My second and last flick of the day was the murmured-about Nowhere Boy (6/8), which is an entertaining and sometimes sad depiction of the teen years of John Lennon. Because the lead actor (Aaron Johnson) doesn’t really look like Lennon, and because there is a notable lack of wink-wink Beatles references (though it opened with the single, recognizable chord of the beginning of A Hard Day’s Night), it easy to slip into watching it as just a drama about a kid learning about his effed-up family secrets. Raised by his aunt Mimi (Kristin Scott Thomas, stern and frosty as usual… rrrowr!), John finds out that his freewheeling birth mother Julia (Anne-Marie Duff) actually has just lived down the road the whole time. He seeks her out, and they have a notably weird mother/son reunion that seems more like the flirty girl getting a new boy toy. Ew. But John, being a bad boy who starts ignoring school for thrills, girls, and (yes) rock n’ roll, gets off on having this cool, party-girl new mom. Well, at least for awhile.
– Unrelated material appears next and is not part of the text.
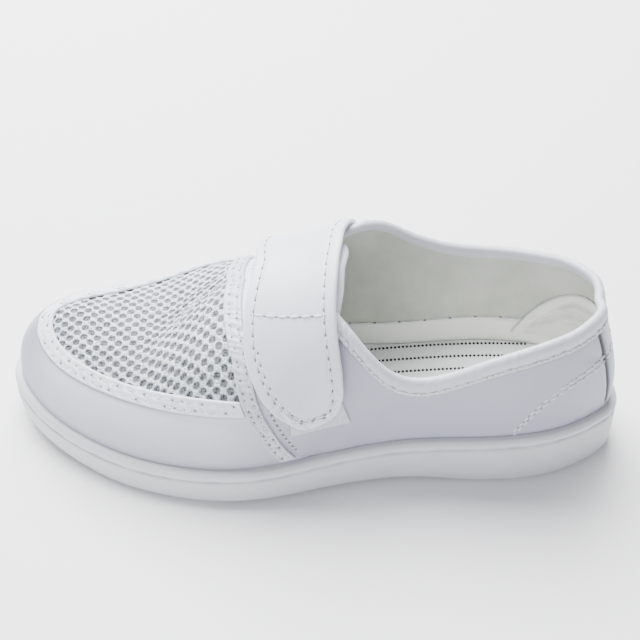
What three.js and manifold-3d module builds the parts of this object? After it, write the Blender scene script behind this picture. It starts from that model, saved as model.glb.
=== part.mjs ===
// Antistatic safety shoe, left foot: mesh vamp, one wide hook-and-loop strap, cup sole.
// Millimetres, +Z up. Heel towards +X, toe towards -X, medial side +Y, lateral side -Y.
// The origin is on the floor under the middle of the sole.

import * as THREE from "three";
import { mergeVertices } from "three/addons/utils/BufferGeometryUtils.js";
import Module from "manifold-3d";

const wasm = await Module();
wasm.setup();

// Driving sizes of the shoe
const LENGTH = 285; // outsole, back of the heel to tip of the toe
const BALL_WIDTH = 111; // outsole across the ball
const HEEL_RIM = 28; // top of the sole's rim above the floor at the heel
const INSTEP_HEIGHT = 119; // highest point of the foot form above the floor
const TOE_SPRING = 8.3; // lift of the sole under the tip of the toe
const ARCH_LIFT = 1.5; // lift of the sole under the waist
const WALL = 1.8; // leather, foam and lining of the upper together
const GAP = 0.3; // clearance between pieces that touch

// Sizes of the sole
const RIM_WIDTH = 3.7; // top of the rim, outside the upper
const CUP_DEPTH = 7; // rim top down to the floor of the cup
const EDGE_ROUND = 2.4; // rounded lower edge
const LIP_HEIGHT = 4.6; // raised lip along the top of the side
const LINE_HEIGHT = 1.2; // thin line moulded below the lip
const LINE_DEPTH = 1.1;
const FOOT_DROP = 1; // foot of the upper's outside below the top of the rim
const INSOLE_THICK = 3.5;
const TREAD_PITCH = 11; // from one cross groove to the next
const TREAD_WIDTH = 3;
const TREAD_DEPTH = 1.8;
const TREAD_MARGIN = 9; // uncut border of the tread

// Sizes of the pieces on the upper
const TRIM_THICK = 1.1; // crinkled tape around the mesh
const BAND_THICK = 1.3; // band from sole to sole along the back of the mesh
const BINDING_THICK = 1.2;
const BINDING_WIDTH = 8;
const STRAP_THICK = 2.4;
const STRAP_FRONT_RISE = 6.8; // clear height of the strap over the instep, front edge
const STRAP_REAR_RISE = 1.2;
const PATCH_THICK = 0.8; // hook patch and loop patch, each
const TONGUE_THICK = 3;
const TONGUE_RISE = 3.6; // the tongue's middle swells up between the collar's edges
const TONGUE_FRONT = 6.3; // stations of the tongue's two ends
const TONGUE_REAR = 4.98;
const GRIP_THICK = 1.4; // padded patch inside the heel

// The foot form, a row for each station from the back of the heel to the tip of the toe.
// at, topAt: shares of LENGTH from the heel. lateral, medial, topHalf, topMid: shares of
// half of BALL_WIDTH. rim: share of HEEL_RIM. topHeight: share of INSTEP_HEIGHT.
// lean: inward lean of the wall at its foot, degrees. fullLow, fullTop: fullness of the
// wall low down and near the top. crown: 1 where both sides meet over the foot, 0 where
// the top is open. collarLateral, collarMedial: how far up the wall goes on each side.
// toeLift: share of TOE_SPRING. archLift: share of ARCH_LIFT.
const COLUMNS = `at lateral medial rim topAt topHalf topMid topHeight lean fullLow fullTop crown
  collarLateral collarMedial toeLift archLift`.split(/\s+/);
const SECTIONS = [
  [0, -0.054, -0.054, 1, 0.076, 0, 0.029, 0.914, 8.3, 0.37, 0.41, 0, 0.73, 0.73, 0, 0],
  [0.033, -0.348, 0.407, 1.015, 0.074, 0.162, 0, 0.937, 9.7, 0.4, 0.4, 0, 0.72, 0.705, 0, 0],
  [0.112, -0.577, 0.627, 1.024, 0.128, 0.422, 0.01, 0.957, 11.4, 0.415, 0.4, 0, 0.673, 0.641, 0, 0],
  [0.222, -0.665, 0.691, 0.988, 0.223, 0.576, 0.027, 1.002, 13.2, 0.44, 0.395, 0, 0.556, 0.543, 0, 0],
  [0.338, -0.682, 0.663, 0.9, 0.345, 0.297, 0.033, 0.995, 8.7, 0.425, 0.385, 0.4, 0.39, 0.633, 0, 1],
  [0.455, -0.805, 0.682, 0.816, 0.45, 0, 0.06, 0.888, 3.6, 0.39, 0.41, 1, 0.676, 0.846, 0, 1],
  [0.57, -0.973, 0.805, 0.744, 0.545, 0, 0.086, 0.755, 3.6, 0.41, 0.42, 1, 1, 1, 0, 0.8],
  [0.685, -0.982, 0.972, 0.693, 0.641, 0, 0.109, 0.655, 3.9, 0.435, 0.425, 1, 1, 1, 0, 0],
  [0.8, -0.84, 0.979, 0.685, 0.731, 0, 0.096, 0.548, 4.1, 0.463, 0.425, 1, 1, 1, 0, 0],
  [0.903, -0.56, 0.821, 0.726, 0.802, 0, 0.097, 0.512, 4.3, 0.471, 0.43, 1, 1, 1, 0.32, 0],
  [0.97, -0.24, 0.549, 0.803, 0.842, 0, 0.112, 0.503, 4.5, 0.474, 0.43, 1, 1, 1, 0.62, 0],
  [1, 0.136, 0.136, 0.846, 0.853, 0, 0.13, 0.502, 4.5, 0.471, 0.43, 1, 1, 1, 1, 0],
];

// Outlines of the pieces on the upper. station counts SECTIONS rows. height runs from 0 at
// the sole on the lateral side over 1 at the ridge of the foot to 2 at the medial sole.
const STRAP_EDGES = [
  // height, front station, rear station
  [0.213, 5.4, 5.24],
  [0.225, 5.47, 5.1],
  [0.25, 5.57, 4.97],
  [0.29, 5.71, 4.9],
  [0.345, 5.87, 4.87],
  [0.42, 6.02, 4.88],
  [0.5, 6.14, 4.91],
  [0.6, 6.25, 4.95],
  [0.75, 6.3, 4.98],
  [0.9, 6.26, 4.98],
  [1.05, 6.24, 4.94],
  [1.2, 6.12, 4.82],
  [1.45, 5.92, 4.7],
];
const BAND_EDGES = [
  // height, front station, rear station
  [0, 5.64, 5.42],
  [0.1, 5.83, 5.62],
  [0.2, 5.99, 5.78],
  [0.3, 6.16, 5.93],
  [0.4, 6.29, 6.05],
  [0.6, 6.48, 6.22],
  [0.8, 6.73, 6.45],
  [1.0, 6.88, 6.58],
  [1.2, 6.68, 6.42],
  [1.4, 6.5, 6.26],
  [1.7, 6.16, 5.93],
  [2.0, 5.72, 5.5],
];
const MESH_EDGES = [
  // station around the toe (past the tip on the medial side), wall height at the
  // mesh's edge, wall height at the trim's outer edge
  [6.2, 0.38, 0.305],
  [7, 0.42, 0.33],
  [8, 0.485, 0.385],
  [9, 0.55, 0.43],
  [10, 0.645, 0.5],
  [11, 0.73, 0.585],
  [12, 0.77, 0.65],
  [13, 0.77, 0.66],
  [14, 0.7, 0.61],
  [15, 0.66, 0.58],
  [15.6, 0.65, 0.57],
];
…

Beatlemaniacs may chomp at the bit for more, well, Beatles stuff (Like the tease of: Ooo! There’s The Cavern! … but only from the outside), but as a character study, it is worth watching. And, I have to say, whoever decided to cast Kristin Scott Thomas and Anne-Marie Duff as sisters… brilliant!

There is always inevitably a week during SIFF that I get busy busy busy. So don’t be alarmed, but I’ll be pretty much taking this week off to deal with things, life, and whatnot. My next scheduled flick is Friday, so see you in line!